Objective »
Extract the first line through the line containing "return (Vector(map(min, *corners))" from the listing below, exactly as written.

[start of Data extract]

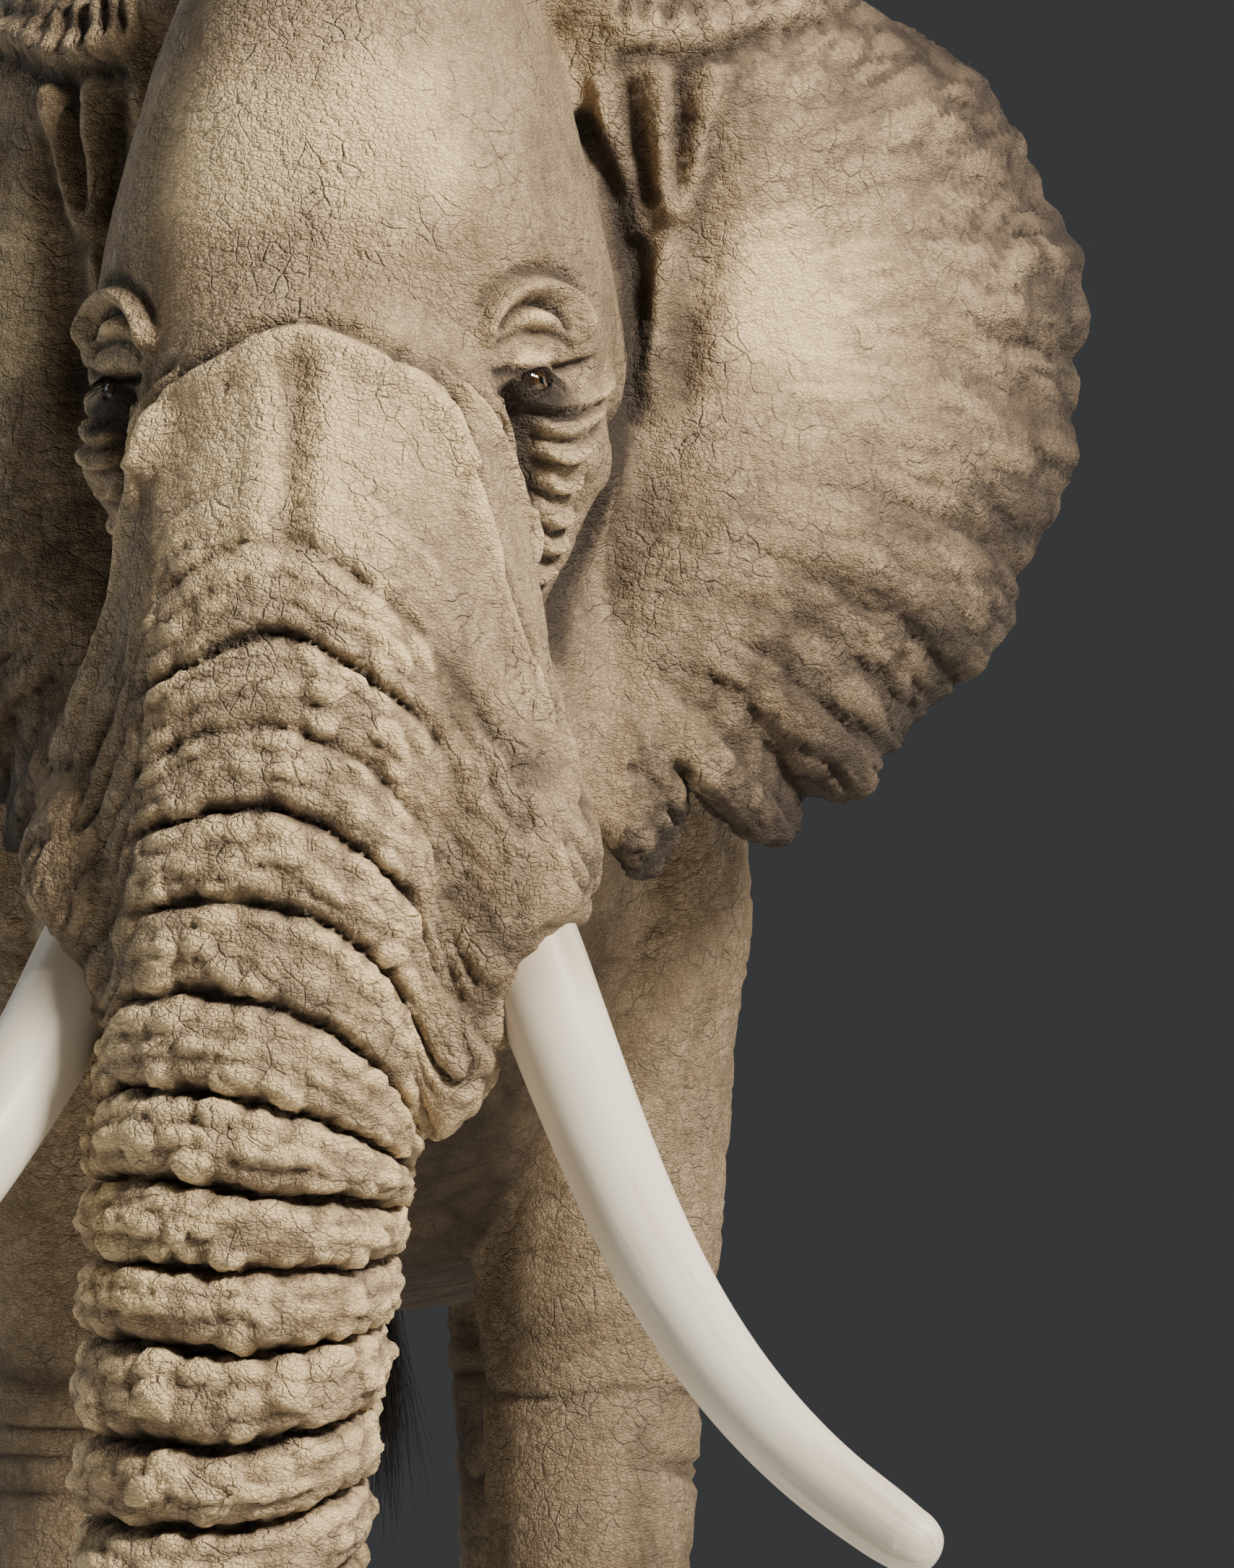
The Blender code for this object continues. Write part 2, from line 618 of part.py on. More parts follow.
def parted(body):
    """Cuts the body with every slab and names the loose pieces by what they hold."""
    for cutter in parting_slabs():
        combine(body, cutter, "DIFFERENCE")
    bpy.ops.object.select_all(action="DESELECT")
    bpy.context.view_layer.objects.active = body
    body.select_set(True)
    bpy.ops.object.mode_set(mode="EDIT")
    bpy.ops.mesh.select_all(action="SELECT")
    bpy.ops.mesh.separate(type="LOOSE")
    bpy.ops.object.mode_set(mode="OBJECT")
    return list(bpy.context.selected_objects)


def middle(obj):
    """The middle of an object's box."""
    corners = [Vector(corner) for corner in obj.bound_box]
    return (Vector(map(min, *corners)) + Vector(map(max, *corners))) / 2


def named(pieces):
    """Gives each loose piece the name of the nearest of the parts' own points."""
    turn = Matrix.Translation(HEAD_PIVOT) @ Matrix.Rotation(HEAD_TURN, 4, "Z") @ Matrix.Translation(-HEAD_PIVOT)
    spots = {**FLESH_PARTS, **{name: turn @ spot for name, spot in HEAD_PARTS.items()}}
    for obj in pieces:
        obj.name = obj.data.name = "loose"
    for name, spot in spots.items():
        nearest = min(pieces, key=lambda obj: (middle(obj) - spot).length)
        pieces.remove(nearest)
        nearest.name = nearest.data.name = name
    if pieces:
        raise ValueError(f"{len(pieces)} loose pieces have no name")
    return [bpy.data.objects[name] for name in spots]


def main():
    """Builds the bull."""
    for obj in list(bpy.data.objects):
        bpy.data.objects.remove(obj)

    body = flesh()

    solids = {}
    for side, name in (("left", "left"), ("right", "right")):
        for build in (ear, tusk, eyeball):
            obj = build(f"{build.__name__}_{name}")
            if side == "right":
                other = mirrored(obj, obj.name + "_r")
                bpy.data.objects.remove(obj)
                obj = other
            solids[build.__name__, side] = with_head(obj)
    for side in ("left", "right"):
        combine(body, solids.pop(("ear", side)), "UNION")

    lower_jaw = with_head(jaw())
    combine(lower_jaw, inflated(body, "round_jaw", CLEARANCE), "DIFFERENCE")
    for side in ("left", "right"):
        socket = tusk("socket", grow=CLEARANCE, longer=CLEARANCE)
        hollow = eyeball("hollow", grow=CLEARANCE)
        for cutter in (socket, hollow):
            if side == "right":
                other = mirrored(cutter, "other_side")
                bpy.data.objects.remove(cutter)
                cutter = other
            combine(body, with_head(cutter), "DIFFERENCE")

    toenails = nails()
    shield = inflated(body, "round_nails", CLEARANCE)
    for obj in toenails:
        combine(obj, shield, "DIFFERENCE", keep=True)
    bpy.data.objects.remove(shield)

    pieces = named(parted(body))
    tuft = tail_tuft()

    skin = material("skin", (0.36, 0.28, 0.20), 0.85)
    ivory = material("ivory", (0.76, 0.72, 0.63), 0.35)
    horn = material("nail", (0.55, 0.47, 0.36), 0.55)
    wet = material("eye", (0.05, 0.03, 0.02), 0.10)
    hair = material("hair", (0.03, 0.025, 0.02), 0.60)
    for obj in (*pieces, lower_jaw):
        obj.data.materials.append(skin)
    for obj in toenails:
        obj.data.materials.append(horn)
    tuft.data.materials.append(hair)
    for side in ("left", "right"):
        solids["tusk", side].name = f"tusk_{side}"
        solids["eyeball", side].name = f"eye_{side}"
        solids["tusk", side].data.materials.append(ivory)
        solids["eyeball", side].data.materials.append(wet)

    corners = [Vector(corner) for obj in bpy.data.objects for corner in obj.bound_box]
    low, high = Vector(map(min, *corners)), Vector(map(max, *corners))
    stand = Matrix.Translation((-(low.x + high.x) / 2, -(low.y + high.y) / 2, -low.z))
    for obj in bpy.data.objects:
        obj.data.transform(stand)
        obj.data.shade_smooth()


main()
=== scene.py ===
"""African bush elephant, an adult bull: the looks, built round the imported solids."""

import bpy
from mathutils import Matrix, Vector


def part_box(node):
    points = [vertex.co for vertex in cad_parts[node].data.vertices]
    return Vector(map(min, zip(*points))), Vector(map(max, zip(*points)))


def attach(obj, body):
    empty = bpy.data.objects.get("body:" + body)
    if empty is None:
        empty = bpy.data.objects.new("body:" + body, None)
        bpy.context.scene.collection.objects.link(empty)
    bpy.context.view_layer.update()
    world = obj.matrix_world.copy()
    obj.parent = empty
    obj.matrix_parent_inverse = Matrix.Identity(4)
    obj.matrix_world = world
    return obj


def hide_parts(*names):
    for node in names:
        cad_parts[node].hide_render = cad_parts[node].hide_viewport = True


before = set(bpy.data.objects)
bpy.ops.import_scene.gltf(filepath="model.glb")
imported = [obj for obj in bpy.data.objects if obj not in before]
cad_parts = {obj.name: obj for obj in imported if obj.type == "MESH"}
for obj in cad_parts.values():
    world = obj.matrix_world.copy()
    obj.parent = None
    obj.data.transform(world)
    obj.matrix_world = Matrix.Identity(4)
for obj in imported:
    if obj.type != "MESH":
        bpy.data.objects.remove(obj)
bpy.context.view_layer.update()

import math

import bmesh
import bpy
import numpy as np
from mathutils import Matrix, Vector, kdtree

# ---------------------------------------------------------------- the bull's own frame
# Every solid stands in one frame, and the head is turned a little at the neck. The left eye's box tells
# where the bull's own frame, from a point under the withers, lies in it.
HEAD_TURN = math.radians(-9.0)
HEAD_PIVOT = Vector((0.0, -2.30, 0.0))
EYE_CENTRE = Vector((0.2715, -2.3536, 2.59))  # the left eye's centre before the head is turned
turn_head = (Matrix.Translation(HEAD_PIVOT) @ Matrix.Rotation(HEAD_TURN, 4, "Z")
             @ Matrix.Translation(-HEAD_PIVOT))
eye_low, eye_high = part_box("eye_left")
place = Matrix.Translation((eye_low + eye_high) / 2 - turn_head @ EYE_CENTRE)
place_head = place @ turn_head


# ---------------------------------------------------------------- room, light and camera
# A pale round floor under broad soft lamps, with a dim plain room behind it. A long lens looks at the face
# from a little below the roots of the tusks and a little to the bull's left.
def new_mesh(name, points, faces):
    """An object of the given points and faces, at the origin."""
    mesh = bpy.data.meshes.new(name)
    mesh.from_pydata([tuple(p) for p in points], [], faces)
    made = bpy.data.objects.new(name, mesh)
    bpy.context.scene.collection.objects.link(made)
    return made


FLOOR_RADIUS = 9.0
floor = new_mesh("floor", [(FLOOR_RADIUS * math.cos(a), FLOOR_RADIUS * math.sin(a), -0.001)
                           for a in np.linspace(0, 2 * math.pi, 96, endpoint=False)], [range(96)])
floor_finish = bpy.data.materials.new("floor")
floor_finish.use_nodes = True
floor_shader = floor_finish.node_tree.nodes["Principled BSDF"]
floor_shader.inputs["Base Color"].default_value = (0.62, 0.61, 0.59, 1)
floor_shader.inputs["Roughness"].default_value = 0.9
floor.data.materials.append(floor_finish)

world = bpy.data.worlds.new("room")
bpy.context.scene.world = world
world.use_nodes = True
world.node_tree.nodes["Background"].inputs["Color"].default_value = (0.80, 0.83, 0.88, 1)
world.node_tree.nodes["Background"].inputs["Strength"].default_value = 0.055


def lamp(name, at, towards, size, power, colour):
    """A square soft lamp that shines from one point towards another."""
    data = bpy.data.lights.new(name, "AREA")
    data.energy, data.size, data.color = power, size, colour
    made = bpy.data.objects.new(name, data)
    made.location = at
    made.rotation_euler = (Vector(towards) - Vector(at)).to_track_quat("-Z", "Y").to_euler()
    bpy.context.scene.collection.objects.link(made)


lamp("key", (4.1, -6.0, 6.3), (0.30, -2.3, 2.1), 1.5, 1250, (1.0, 0.935, 0.85))
lamp("fill", (-9.0, 1.5, 5.0), (0, 0.6, 1.6), 6.0, 290, (0.88, 0.94, 1.0))
lamp("back", (-3.0, 9.0, 8.0), (0, 0.5, 1.8), 6.0, 480, (1.0, 1.0, 1.0))
lamp("side", (9.0, 3.0, 5.0), (0, 0.8, 1.6), 6.0, 240, (1.0, 0.98, 0.95))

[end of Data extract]

Task result »
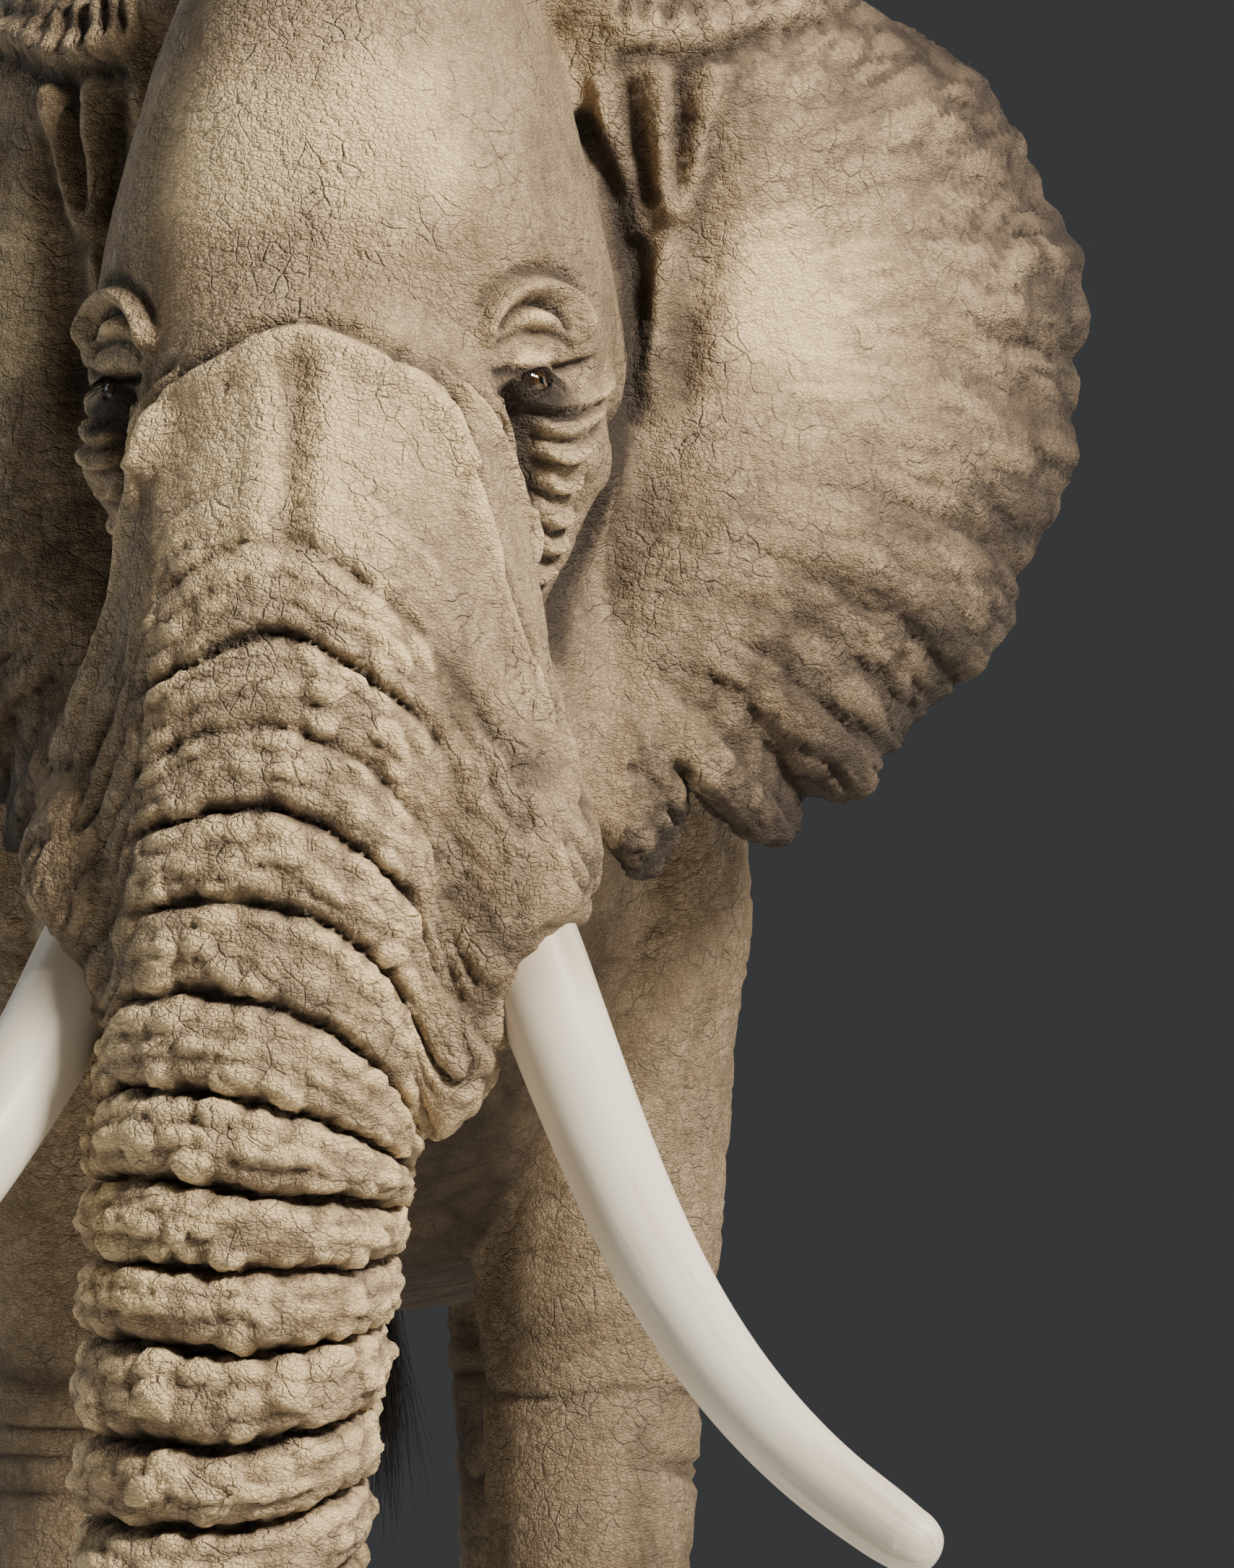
The Blender code for this object continues. Write part 2, from line 618 of part.py on. More parts follow.
def parted(body):
    """Cuts the body with every slab and names the loose pieces by what they hold."""
    for cutter in parting_slabs():
        combine(body, cutter, "DIFFERENCE")
    bpy.ops.object.select_all(action="DESELECT")
    bpy.context.view_layer.objects.active = body
    body.select_set(True)
    bpy.ops.object.mode_set(mode="EDIT")
    bpy.ops.mesh.select_all(action="SELECT")
    bpy.ops.mesh.separate(type="LOOSE")
    bpy.ops.object.mode_set(mode="OBJECT")
    return list(bpy.context.selected_objects)


def middle(obj):
    """The middle of an object's box."""
    corners = [Vector(corner) for corner in obj.bound_box]
    return (Vector(map(min, *corners)) + Vector(map(max, *corners))) / 2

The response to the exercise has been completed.